Nickel prices have been hit hard by the global commodities rout, tumbling more than 40 percent this year to fall to their lowest levels in more than a decade.

Despite the plea, the bid was rejected by the Supreme Court of Western Australia late Monday.

Justice Paul Tottle said that while Mineralogy claimed Queensland Nickel was "experiencing a liquidity crisis" and needed an injection of money to "avoid closure", the refinery's perilous position might be exaggerated.

He added that the request for payment was "highly unusual" because the court case was not yet resolved.

- 'Full facts' needed -

Palmer said Tuesday he met with Queensland state Treasurer Curtis Pitt over the future of the nickel refinery.
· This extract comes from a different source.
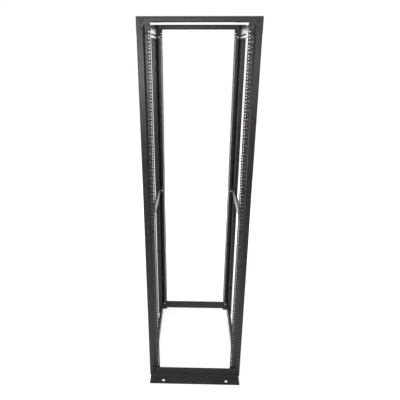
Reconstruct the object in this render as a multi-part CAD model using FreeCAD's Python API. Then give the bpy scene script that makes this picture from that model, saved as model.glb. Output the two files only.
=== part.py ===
# Four post open frame rack for 19 inch equipment: four roll-formed corner posts, each with a
# perforated mounting rail behind its face, tied by bars at the top, angles at the floor and
# three channels along each side. Millimetres, +Z up, X across the rack, front towards -Y.
# The origin is on the floor, at the middle of the rack.
import FreeCAD
import Part

import math
import os

from FreeCAD import Vector

# Equipment mounting pattern, as in EIA-310
units = 45
unit_height = 44.45
unit_base = 71.5              # floor to the lower edge of the first unit
first_hole = 6.35             # lower edge of a unit to its first hole
hole_step = 15.875            # from one hole to the next inside a unit
unit_holes = 3
clear_opening = 450.8         # between the mounting rails
hole_inset = 7.15             # hole centre to the rail's inner edge
rail_hole = 5.5               # diameter of an equipment hole
round_units = (1, 45)         # units whose outer holes are fully round; the others are four-sided

# Overall sizes of the frame, beside those that follow from the pattern
head_room = 42.25             # upper edge of the last unit to the top of the rack
post_span = 711.0             # front post face to rear post face

# Mounting rails
rail_sheet = 2.5
rail_bend = 2.5               # inside radius of the rail's bends
rail_recess = 8.5             # mounting face behind the post face
rail_flat = 27.0              # width of the flat that carries the holes
joggle_run = 8.6              # width over which the rail steps up to the post face
land_inset = 1.0              # from the edge of the post face to the rail's land behind it
land_gap = 1.5                # from the land's outer edge to the post's bend
tab_hole = 8.5                # through hole for a side member's tab

# Corner posts
post_sheet = 2.5
post_bend = 3.0
post_depth = 76.0
face_width = 30.0             # face beside the mounting rail
lip_width = 28.0              # return lip at the inner side
accessory_hole = 6.0
accessory_inset = 9.0         # hole centre to the post's outer side
accessory_gap = 47.0          # between the two holes of a pair
accessory_near = 182.5        # pairs nearest the middle of the unit pattern, above and below it
accessory_far = 888.0         # pairs farthest from it

# Top bars
bar_sheet = 3.0
bar_height = 26.5
bar_bend = 3.0
bar_top_depth = 38.0          # top flange, over the posts
bar_low_depth = 14.0          # lower flange, between the rails
bar_side_gap = 1.5            # lower flange to the rails
ear_height = 75.0
ear_width = 33.0
ear_cut = 9.0                 # corner cut at the ear's lower inner side
ear_shoulder = 37.0           # height of the face over the mounting rails

# Floor angles
angle_sheet = 4.0
angle_bend = 5.0
angle_leg = 66.0              # height of the upright leg
angle_foot = 72.0             # reach of the foot in front of the post face
angle_end_gap = 6.0           # end of the angle to the post's outer side
anchor_hole = 18.0
anchor_spacing = 399.0
anchor_reach = 46.0           # anchor centre in front of the post face

# Side members: a web with two flanges outward, and tabs at its ends on the mounting rails
side_sheet = 2.5
side_bend = 2.5
side_gap = 1.5                # web's outer face to the land of the rail
side_flange = 18.0            # from the web's inner face outward
flange_gap = 3.0              # end of a flange to the lip of the post
tab_reach = 20.0              # from the web's inner face towards the middle
tab_play = 0.3                # clearance between a tab and its rail
tab_hole_inset = 10.0         # hole centre to the web's inner face
base_web = 68.0               # height of the base channel
base_hole_rise = 54.0         # its tab holes above its lower edge
mid_web = 47.0
mid_web_drop = 63.6           # its lower edge below the middle of the unit pattern
mid_hole_rise = 18.0
top_web = 62.0
top_web_gap = 17.0            # its upper edge to the top of the posts
top_hole_rise = 11.0
slot_height = 9.0             # long slot in the web of the top channel
slot_rise = 18.0              # its centre above the lower edge
slot_end = 75.0               # web beyond each end of it

# Sizes that follow from those above
rack_height = unit_base + units * unit_height + head_room
pattern_middle = unit_base + units * unit_height / 2
rail_edge = clear_opening / 2
land_start = rail_edge + rail_flat + joggle_run
face_edge = land_start - land_inset
half_width = face_edge + face_width
half_span = post_span / 2
front = -half_span
post_top = rack_height - bar_sheet
web_face = land_start - side_gap - side_sheet
tab_hole_x = web_face - tab_hole_inset
mid_low = pattern_middle - mid_web_drop
top_low = post_top - top_web_gap - top_web

X_AXIS = Vector(1, 0, 0)
Y_AXIS = Vector(0, 1, 0)
Z_AXIS = Vector(0, 0, 1)
ORIGIN = Vector(0, 0, 0)


def bent_outline(points, sheet, inside_radius):
    """Closed outline of a bent sheet, from the corner points of its centre line."""
    radius = inside_radius + sheet / 2
    left = []
    right = []

    def offset(point, direction):
        normal = Vector(-direction.y, direction.x, 0) * (sheet / 2)
        left.append(point + normal)
        right.append(point - normal)

    corners = [Vector(x, y, 0) for x, y in points]
    runs = [(b - a).normalize() for a, b in zip(corners, corners[1:])]
    offset(corners[0], runs[0])
    for corner, before, after in zip(corners[1:], runs, runs[1:]):
        turn = before.getAngle(after)
        reach = radius * math.tan(turn / 2)
        middle = (before + after).normalize()
        inward = (after - before).normalize()
        centre = corner + inward * (radius / math.cos(turn / 2))
        offset(corner - before * reach, before)
        offset(centre - inward * radius, middle)
        offset(corner + after * reach, after)
    offset(corners[-1], runs[-1])

    def side(line):
        edges = []
        for k in range(0, len(line) - 1, 3):
            edges.append(Part.LineSegment(line[k], line[k + 1]).toShape())
            if k + 3 < len(line):
                edges.append(Part.Arc(line[k + 1], line[k + 2], line[k + 3]).toShape())
        return edges

    ends = [Part.LineSegment(left[0], right[0]).toShape(),
            Part.LineSegment(left[-1], right[-1]).toShape()]
    return Part.Face(Part.Wire(Part.__sortEdges__(side(left) + side(right) + ends)))


def bent_upright(points, sheet, inside_radius, low, high):
    """A bent sheet that stands along Z; its points are (x, y)."""
    face = bent_outline(points, sheet, inside_radius)
    face.translate(Vector(0, 0, low))
    return face.extrude(Vector(0, 0, high - low))


def bent_across(points, sheet, inside_radius, length):
    """A bent sheet along X, centred on the middle plane; its points are (y, z)."""
    solid = bent_outline(points, sheet, inside_radius).extrude(Vector(0, 0, length))
    solid.rotate(ORIGIN, Vector(1, 1, 1), 120)
    solid.translate(Vector(-length / 2, 0, 0))
    return solid


def bent_along(points, sheet, inside_radius, start, end):
    """A bent sheet along Y; its points are (x, z)."""
    solid = bent_outline(points, sheet, inside_radius).extrude(Vector(0, 0, end - start))
    solid.rotate(ORIGIN, X_AXIS, 90)
    solid.translate(Vector(0, end, 0))
    return solid


def drill(diameter, centre, reach, axis=Y_AXIS):
    """A round cutter that reaches equally far each way from its centre."""
    return Part.makeCylinder(diameter / 2, 2 * reach, centre - axis * reach, axis)


def punch(diameter, centre, reach):
    """A four-sided cutter along Y, as large in area as a round one of the diameter."""
    side = diameter * math.sqrt(math.pi) / 2
    corner = centre - Vector(side / 2, reach, side / 2)
    return Part.makeBox(side, 2 * reach, side, corner)


def mirrored(shape, side, end):
    """A right-hand front piece brought to side -1 or 1, and to end -1 (front) or 1 (rear)."""
    result = shape.copy()
    if side < 0:
        result = result.mirror(ORIGIN, X_AXIS)
    if end > 0:
        result = result.mirror(ORIGIN, Y_AXIS)
    return result


def corner_post():
    """Right-hand front post: face, outer side and return lip in one bent sheet."""
    inset = post_sheet / 2
    back = front + post_depth
    path = [(face_edge, front + inset),
            (half_width - inset, front + inset),
            (half_width - inset, back - inset),
            (half_width - lip_width, back - inset)]
    post = bent_upright(path, post_sheet, post_bend, 0, post_top)
    cutters = []
    for offset in (-accessory_far, -accessory_near, accessory_near, accessory_far):
        cutter = drill if offset == -accessory_far else punch
        for step in (-accessory_gap / 2, accessory_gap / 2):
            centre = Vector(half_width - accessory_inset, front, pattern_middle + offset + step)
            cutters.append(cutter(accessory_hole, centre, 2 * post_sheet))
    return post.cut(cutters)


def mounting_rail(tab_heights):
    """Right-hand front rail: perforated flat, joggle, and a land behind the post face."""
    inset = rail_sheet / 2
    face = front + rail_recess + inset
    land = front + post_sheet + inset
    land_end = half_width - post_sheet - post_bend - land_gap
    path = [(rail_edge, face), (rail_edge + rail_flat, face), (land_start, land), (land_end, land)]
    rail = bent_upright(path, rail_sheet, rail_bend, 0, post_top)
    cutters = [punch(tab_hole, Vector(tab_hole_x, face, height), 2 * rail_sheet)
               for height in tab_heights]
    for unit in range(units):
        for k in range(unit_holes):
            height = unit_base + unit * unit_height + first_hole + k * hole_step
            stated = unit + 1 in round_units and k in (0, unit_holes - 1)
            cutter = drill if stated else punch
            centre = Vector(rail_edge + hole_inset, face, height)
            cutters.append(cutter(rail_hole, centre, 2 * rail_sheet))
    return rail.cut(cutters)


def top_bar():
    """Front top bar: a channel between the rails, and a roof and two ears over the posts."""
    inset = bar_sheet / 2
    outer = front - inset
    top = rack_height - inset
    low = rack_height - bar_height
    bend = bar_bend + bar_sheet
    channel_length = clear_opening - 2 * bar_side_gap
    channel = bent_across([(front + bar_top_depth, top), (outer, top),
                           (outer, low + inset), (front + bar_low_depth, low + inset)],
                          bar_sheet, bar_bend, channel_length)
    roof = bent_across([(front + bar_top_depth, top), (outer, top), (outer, low + bend)],
                       bar_sheet, bar_bend, 2 * half_width)
    inner = half_width - ear_width
    shoulder = rack_height - ear_shoulder
    ear_low = rack_height - ear_height
    ear_points = [Vector(half_width, 0, low + bend),
                  Vector(half_width, 0, ear_low),
                  Vector(inner + ear_cut, 0, ear_low),
                  Vector(inner, 0, ear_low + ear_cut),
                  Vector(inner, 0, shoulder),
                  Vector(rail_edge, 0, shoulder),
                  Vector(rail_edge, 0, low),
                  Vector(channel_length / 2, 0, low),
                  Vector(channel_length / 2, 0, low + bend)]
    ear = Part.Face(Part.makePolygon(ear_points + ear_points[:1]))
    ear.translate(Vector(0, front - bar_sheet, 0))
    ear = ear.extrude(Vector(0, bar_sheet, 0))
    return channel.fuse([roof, ear, mirrored(ear, -1, -1)]).removeSplitter()


def floor_angle():
    """Front floor angle: upright leg against the post faces, foot with anchor holes."""
    inset = angle_sheet / 2
    corner = front - inset
    length = 2 * (half_width - angle_end_gap)
    angle = bent_across([(front - angle_foot, inset), (corner, inset), (corner, angle_leg)],
                        angle_sheet, angle_bend, length)
    anchors = [drill(anchor_hole, Vector(side * anchor_spacing / 2, front - anchor_reach, inset),
                     angle_sheet, Z_AXIS) for side in (-1, 1)]
    return angle.cut(anchors)


def side_member(low, height, hole_rise):
    """Right-hand side member: web, flanges outward between the posts, and two end tabs."""
    inset = side_sheet / 2
    web_x = web_face + inset
    tab_y = half_span - rail_recess - rail_sheet - tab_play - inset
    tab_edge = web_face - tab_reach
    flange_edge = web_face + side_flange
    flange_end = half_span - post_depth - flange_gap
    high = low + height
    tabs = bent_upright([(tab_edge, -tab_y), (web_x, -tab_y), (web_x, tab_y), (tab_edge, tab_y)],
                        side_sheet, side_bend, low, high)
    tabs = tabs.cut(Part.makeBox(side_sheet, 2 * flange_end, height,
                                 Vector(web_face, -flange_end, low)))
    beam = bent_along([(flange_edge, high - inset), (web_x, high - inset),
                       (web_x, low + inset), (flange_edge, low + inset)],
                      side_sheet, side_bend, -flange_end, flange_end)
    hole = punch(tab_hole, Vector(tab_hole_x, 0, low + hole_rise), half_span)
    return beam.fuse(tabs).cut(hole).removeSplitter()


def long_slot():
    """Cutter for the round-ended slot along the web of the top channel."""
    reach = half_span - rail_recess - slot_end
    radius = slot_height / 2
    height = top_low + slot_rise
    start = web_face - side_sheet
    width = 3 * side_sheet
    slot = Part.makeBox(width, 2 * reach, slot_height, Vector(start, -reach, height - radius))
    round_ends = [Part.makeCylinder(radius, width, Vector(start, side * reach, height), X_AXIS)
                  for side in (-1, 1)]
    return slot.fuse(round_ends)


def export(name, shape):
    """Write one node, and say what it holds."""
    shape.exportStep("parts/%s.step" % name)
    box = shape.BoundBox
    print("%-24s solids %d valid %s volume %8.1f cm3 faces %4d box %.1f %.1f %.1f" % (
        name, len(shape.Solids), shape.isValid(), shape.Volume / 1000, len(shape.Faces),
        box.XLength, box.YLength, box.ZLength))


os.makedirs("parts", exist_ok=True)
sides = (("left", -1), ("right", 1))
ends = (("front", -1), ("rear", 1))

post = corner_post()
rail = mounting_rail((base_hole_rise, mid_low + mid_hole_rise, top_low + top_hole_rise))
for end_name, end in ends:
    for side_name, side in sides:
        export("post_%s_%s" % (end_name, side_name), mirrored(post, side, end))
        export("rail_%s_%s" % (end_name, side_name), mirrored(rail, side, end))

bar = top_bar()
angle = floor_angle()
for end_name, end in ends:
    export("top_bar_%s" % end_name, mirrored(bar, 1, end))
    export("floor_angle_%s" % end_name, mirrored(angle, 1, end))

base_channel = side_member(0, base_web, base_hole_rise)
mid_brace = side_member(mid_low, mid_web, mid_hole_rise)
top_channel = side_member(top_low, top_web, top_hole_rise).cut(long_slot())
members = (("base_channel", base_channel), ("mid_brace", mid_brace), ("top_channel", top_channel))
for name, member in members:
    for side_name, side in sides:
        export("%s_%s" % (name, side_name), mirrored(member, side, -1))
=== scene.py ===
# %% [markdown]
# # A four post open frame rack, dressed in Blender
#
# The rack's construction is already settled: every post, rail, bar, angle and channel is a solid
# with its real place and size. This lesson keeps that frame where it is and gives it its looks:
# sheet metal with rolled bends and round holes, printed unit marks, screws, and finishes with
# the fine grain that powder coat and zinc have.

# %% Load the fixed frame
import math

import bmesh
import bpy
from mathutils import Euler, Matrix, Vector


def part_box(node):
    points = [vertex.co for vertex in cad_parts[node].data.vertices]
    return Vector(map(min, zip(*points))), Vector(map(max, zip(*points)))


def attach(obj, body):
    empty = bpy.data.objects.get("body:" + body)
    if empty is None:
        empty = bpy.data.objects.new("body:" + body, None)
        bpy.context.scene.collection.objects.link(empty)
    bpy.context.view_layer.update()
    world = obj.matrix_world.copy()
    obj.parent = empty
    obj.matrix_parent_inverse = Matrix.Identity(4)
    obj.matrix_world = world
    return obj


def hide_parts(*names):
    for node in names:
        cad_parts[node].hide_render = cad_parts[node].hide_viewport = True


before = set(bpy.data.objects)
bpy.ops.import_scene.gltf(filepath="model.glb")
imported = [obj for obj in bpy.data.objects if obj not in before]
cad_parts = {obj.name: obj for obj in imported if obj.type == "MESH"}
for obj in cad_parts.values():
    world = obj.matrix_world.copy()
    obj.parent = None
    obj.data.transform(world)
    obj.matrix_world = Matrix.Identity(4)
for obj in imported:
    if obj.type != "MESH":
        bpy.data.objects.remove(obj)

MM = 0.001
RIGHT = Vector((1, 0, 0))
BACK = Vector((0, 1, 0))
UP = Vector((0, 0, 1))
scene = bpy.context.scene
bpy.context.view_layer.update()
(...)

He said only "minimal assistance" was needed from the government to help the business until prices picked up, which he expected to happen in mid-2016.

The Australian Broadcasting Corporation reported the request was for about Aus$50 million.

But Queensland premier Annastacia Palaszczuk told ABC her government needed the "full facts" before any decision was made.

CITIC's spokesman in Australia Rob Newton said his company had paid millions of dollars to Palmer and Mineralogy over the years.

"It's our view that how Mr Palmer chooses to spend this money and how he chooses to manage his other ventures ?- whether it's golf courses, nickel mines, soccer teams, the Titanic 2 or robotic dinosaurs -- is a matter for him," he told reporters outside the court Monday night.

Besides his mining and political interests, Palmer is well-known for plans to build a full-scale replica of the Titanic and a golf course replete with robotic dinosaurs in Queensland.

CITIC Pacific, which has interests ranging from iron ore mines to property, recently assumed Chinese conglomerate CITIC Group's assets as part of a move to list in Hong Kong.